[Begin Task input]
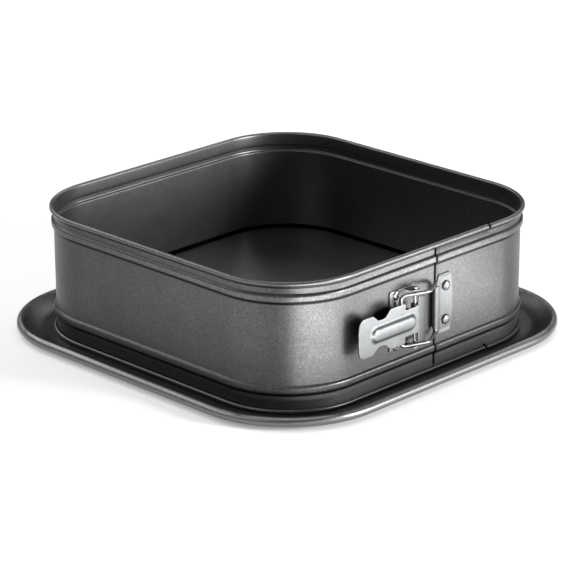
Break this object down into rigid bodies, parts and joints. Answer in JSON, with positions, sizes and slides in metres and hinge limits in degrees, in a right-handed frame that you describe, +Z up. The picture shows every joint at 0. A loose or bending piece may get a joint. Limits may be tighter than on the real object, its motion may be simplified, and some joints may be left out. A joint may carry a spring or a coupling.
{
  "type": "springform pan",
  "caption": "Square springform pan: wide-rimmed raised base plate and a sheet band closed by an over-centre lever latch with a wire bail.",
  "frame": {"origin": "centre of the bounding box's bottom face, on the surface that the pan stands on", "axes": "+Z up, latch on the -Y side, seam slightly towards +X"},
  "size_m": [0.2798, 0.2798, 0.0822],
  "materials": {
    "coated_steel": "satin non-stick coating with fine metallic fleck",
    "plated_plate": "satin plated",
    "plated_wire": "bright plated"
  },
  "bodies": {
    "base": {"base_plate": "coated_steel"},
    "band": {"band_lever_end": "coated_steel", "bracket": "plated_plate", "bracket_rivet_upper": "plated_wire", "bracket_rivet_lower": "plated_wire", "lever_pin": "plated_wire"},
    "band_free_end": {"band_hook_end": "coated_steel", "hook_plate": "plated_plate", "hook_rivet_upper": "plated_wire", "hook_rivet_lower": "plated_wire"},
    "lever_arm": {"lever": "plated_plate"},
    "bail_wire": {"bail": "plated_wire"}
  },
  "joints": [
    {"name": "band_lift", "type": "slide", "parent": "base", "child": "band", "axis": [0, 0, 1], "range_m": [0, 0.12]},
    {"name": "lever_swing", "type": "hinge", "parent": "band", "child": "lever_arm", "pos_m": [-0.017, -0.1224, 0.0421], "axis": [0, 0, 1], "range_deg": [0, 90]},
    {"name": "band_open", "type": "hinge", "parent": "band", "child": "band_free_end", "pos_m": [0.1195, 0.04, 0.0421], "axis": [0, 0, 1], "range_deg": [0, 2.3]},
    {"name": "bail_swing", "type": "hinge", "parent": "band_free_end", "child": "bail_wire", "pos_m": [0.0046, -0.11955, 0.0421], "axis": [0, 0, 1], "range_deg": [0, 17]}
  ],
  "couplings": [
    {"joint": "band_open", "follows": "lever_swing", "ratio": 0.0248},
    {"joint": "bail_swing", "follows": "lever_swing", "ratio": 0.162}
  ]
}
[End Task input]
[Begin Task input]
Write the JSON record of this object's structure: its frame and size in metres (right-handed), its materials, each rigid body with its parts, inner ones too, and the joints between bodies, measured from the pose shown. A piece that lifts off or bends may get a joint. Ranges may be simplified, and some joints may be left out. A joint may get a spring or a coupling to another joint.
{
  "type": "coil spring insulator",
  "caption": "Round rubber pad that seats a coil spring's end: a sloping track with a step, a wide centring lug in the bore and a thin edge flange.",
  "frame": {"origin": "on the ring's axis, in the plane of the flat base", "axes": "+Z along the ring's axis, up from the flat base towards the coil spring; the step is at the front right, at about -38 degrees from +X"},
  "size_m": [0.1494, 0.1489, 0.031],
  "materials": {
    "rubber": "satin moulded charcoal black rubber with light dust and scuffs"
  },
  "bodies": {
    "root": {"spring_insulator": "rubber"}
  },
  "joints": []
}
[End Task input]
▸ Task details: Reply with one number only: the count of lines in the entries that contain "joints".

▸ Answer for this exercise: 4